Не сказать, что «Прогулка мёртвой девочки» — одна из шести короткометражек «Театра ужаса Хино Хидеси» — исключение. Кодзи Сираиси, неутомимый штамповщик J-хоррора, склонен к эпигонству больше, чем к изобретательности. А чтобы перенести на экран «личиночью» эстетику Хидеси, не мешает иметь хоть какую-то изобретательность. И всё же сама по себе эта гадкая и печальная чёрно-белая зарисовка — занимательный пример того, как выглядит простое, почти детское японское высказывание на тему смерти.
«Если я мертва, то почему я живу?» — с помощью иероглифов вопрошает потерявшая речь мёртвая девочка. От её гниющего тела хотят избавиться родители — зато приходят в восторг извращенцы в каком-то потустороннем цирке. Этот вопрос могли бы задать все герои японских ужасов — никто из них не получил бы ответа.
Обещание ведьмы
Последние несколько лет были для японских ужасов не самыми удачными. Тихие малобюджетные картины устаревали быстрее, чем выходили, а яркие цифровые эффекты часто оказывались неспособны обеспечить хотя бы веселье. Впрочем, вторая задача иногда решалась по-своему обаятельно.
Юдаи Ямагути в нулевые входил в «круг Нисимуры»: клепал комедийные ужастики вроде «Адского бейсбола», экранизировал развесёлую фантастическую мангу «Кромешная путяга», вместе с Дзюнъити Ямамото делал забубённый треш «Мясорубка» об инопланетянах, превращающих людей в биомеханических чудищ. А в 2017-м он снял «Обещание ведьмы», нарядную антологию в духе «100 монстров».
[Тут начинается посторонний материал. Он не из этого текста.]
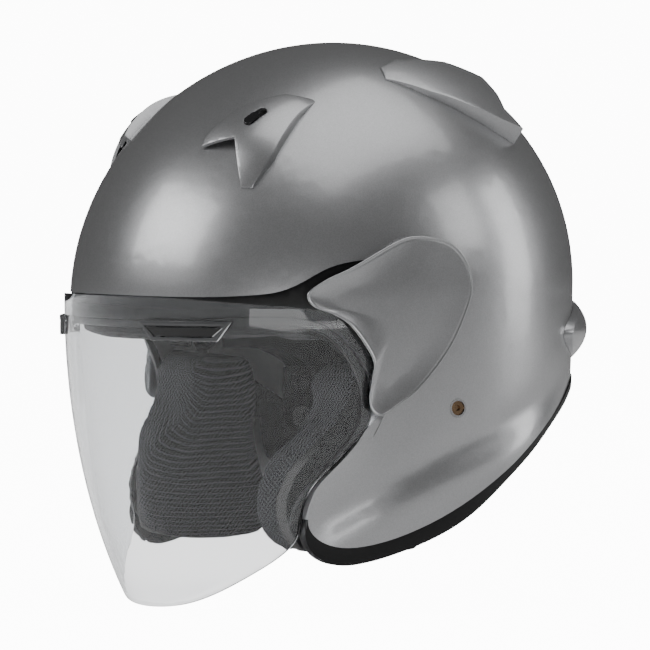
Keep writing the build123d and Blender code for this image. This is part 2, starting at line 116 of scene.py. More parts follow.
def curve_point(points, t, closed):
    """Point of a smooth curve through the points, with t from 0 to 1."""
    count = len(points)
    spans = count if closed else count - 1
    place = min(max(t, 0.0), 1.0) * spans
    i = min(int(place), spans - 1)
    f = place - i

    def at(k):
        if closed:
            return Vector(points[k % count])
        return Vector(points[min(max(k, 0), count - 1)])
    a, b, c, d = at(i - 1), at(i), at(i + 1), at(i + 2)
    return 0.5 * (2 * b + (c - a) * f + (2 * a - 5 * b + 4 * c - d) * f * f
                  + (3 * b - a - 3 * c + d) * f ** 3)


# ---- settings that a user would change ----------------------------------
class HelmetFinish(bpy.types.PropertyGroup):
    """Colours and surface finish."""
    paint: bpy.props.FloatVectorProperty(
        name="Lacquer", description="Colour of the metallic lacquer", subtype="COLOR",
        size=4, min=0.0, max=1.0, default=(0.47, 0.474, 0.484, 1.0))
    shield_tint: bpy.props.FloatVectorProperty(
        name="Shield tint", description="Colour of the light smoke shield", subtype="COLOR",
        size=4, min=0.0, max=1.0, default=(0.74, 0.75, 0.76, 1.0))
    cloth: bpy.props.FloatVectorProperty(
        name="Lining cloth", description="Colour of the black lining cloth", subtype="COLOR",
        size=4, min=0.0, max=1.0, default=(0.006, 0.006, 0.0066, 1.0))
    rubber: bpy.props.FloatVectorProperty(
        name="Edge rubber", description="Colour of the rubber edge trims", subtype="COLOR",
        size=4, min=0.0, max=1.0, default=(0.004, 0.004, 0.0044, 1.0))
    flake: bpy.props.FloatProperty(
        name="Flake", description="Strength of the metal flake in the lacquer",
        default=0.5, min=0.0, max=1.0, subtype="FACTOR")


class HelmetPads(bpy.types.PropertyGroup):
    """How the padding is made."""
    voxel: bpy.props.FloatProperty(
        name="Cloth grid", description="Size of the faces that the cloth is simulated on",
        default=0.0035, min=0.002, max=0.01, unit="LENGTH")
    pressure: bpy.props.FloatProperty(
        name="Fill pressure", description="Pressure of the foam under the cloth", default=4.0, min=0.0)
    swell: bpy.props.FloatProperty(
        name="Largest swell", description="How far the cloth may swell out",
        default=0.0035, min=0.0, max=0.02, unit="LENGTH")
    shrink: bpy.props.FloatProperty(
        name="Start inset", description="How much smaller a pad starts before it swells",
        default=0.0012, min=0.0, max=0.01, unit="LENGTH")


# ---- shader helpers -----------------------------------------------------
def node(tree, kind, values=(), **settings):
    """New shader node with its settings and plain socket values."""
    made = tree.nodes.new(kind)
    for key, value in settings.items():
        setattr(made, key, value)
    for key, value in dict(values).items():
        made.inputs[key].default_value = value
    return made


def link(tree, source, target):
    """Wires an output to an input."""
    tree.links.new(source, target)


def effect(name, inputs, outputs):
    """New node group with named number inputs and outputs, and its two end nodes."""
    tree = bpy.data.node_groups.new(name, "ShaderNodeTree")
    vector = tree.interface.new_socket("Vector", in_out="INPUT", socket_type="NodeSocketVector")
    vector.hide_value = True
    for key, value in inputs.items():
        made = tree.interface.new_socket(key, in_out="INPUT", socket_type="NodeSocketFloat")
        made.default_value = value
    for key in outputs:
        tree.interface.new_socket(key, in_out="OUTPUT", socket_type="NodeSocketFloat")
    return tree, tree.nodes.new("NodeGroupInput"), tree.nodes.new("NodeGroupOutput")


def math_node(tree, operation, a, b=None, c=None):
    """Math node fed by sockets or plain numbers; returns its output."""
    made = node(tree, "ShaderNodeMath", operation=operation)
    for index, value in enumerate((a, b, c)):
        if value is None:
            continue
        if hasattr(value, "links"):
            link(tree, value, made.inputs[index])
        else:
            made.inputs[index].default_value = value
    return made.outputs[0]


def build_flake():
    """Metal flake: fine sparkle cells and a slow drift of tone."""
    tree, given, put = effect("Metal flake", {"Cell size": 2600.0, "Drift": 14.0}, ("Sparkle", "Drift"))
    cells = node(tree, "ShaderNodeTexVoronoi", feature="F1", voronoi_dimensions="3D")
    link(tree, given.outputs["Vector"], cells.inputs["Vector"])
    link(tree, given.outputs["Cell size"], cells.inputs["Scale"])
    split = node(tree, "ShaderNodeSeparateColor")
    link(tree, cells.outputs["Color"], split.inputs[0])
    drift = node(tree, "ShaderNodeTexNoise", {"Detail": 3.0, "Roughness": 0.55})
    link(tree, given.outputs["Vector"], drift.inputs["Vector"])
    link(tree, given.outputs["Drift"], drift.inputs["Scale"])
    link(tree, split.outputs[0], put.inputs["Sparkle"])
    link(tree, drift.outputs["Fac"], put.inputs["Drift"])
    return tree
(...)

Сюжет крутится вокруг передвижного отеля Рокуроку. Он появляется где не следует, меняет форму и терроризирует японцев. Новеллы-виньетки собираются в аттракцион ёкаев с придурью: Каракаса, одноногая красотка с зонтиком, нападает на коллектора, красноглазая Хитоцумэ пугает до смерти близорукую медсестру, мяукающая Нэкоме подсовывает маленькой девочке коляску со своим мерзким детёнышем, и всё без исключения ёкаи упорото хихикают.
Вырвиглазные цвета мерцают, в красных ведьминых коконах качаются украденные младенцы, две подружки перебегают из новеллы в новеллу, пытаясь связать фильм, но он трещит по швам, как сам монструозный отель. Надежда остаётся лишь на оберег старика-маразматика. Кромешно глупое, но местами захватывающее зрелище.
Духовные большевики
Для тех, кто считает, будто знает о японских ужасах всё, в 2017 году мэтр жанра Хироси Такахаси (известный как сценарист «Звонка») снял фильм «Духовные большевики». Да, его сюжет полностью отражает название.
«Оккультный большевизм» — концепция историка-оккультиста Такамото Такэды, трудившегося в 1970–1980-х годах. Такахаси напоминает о временах, когда красное движение в Японии в своих крайних проявлениях превращалось в секту с ритуальными смертоубийствами, и разворачивает современную «большевистскую» психодраму на семерых человек в пустой декорации под портретами Ленина и Сталина.
Весь фильм — «эксперимент по обнаружению загробной жизни», в рамках которого участники делятся переживаниями, пока все друг друга не поубивают. Этот фильм ужасов не столь чарующий и жуткий, как древние японские кайданы, — но после событий XX века он уж точно не менее национален.
* * *
Остаётся только ждать, когда для японских ужасов вновь начнётся золотая эпоха. Это обязательно случится, если не наступит конец света — впрочем, и его кто-нибудь в аду переживёт.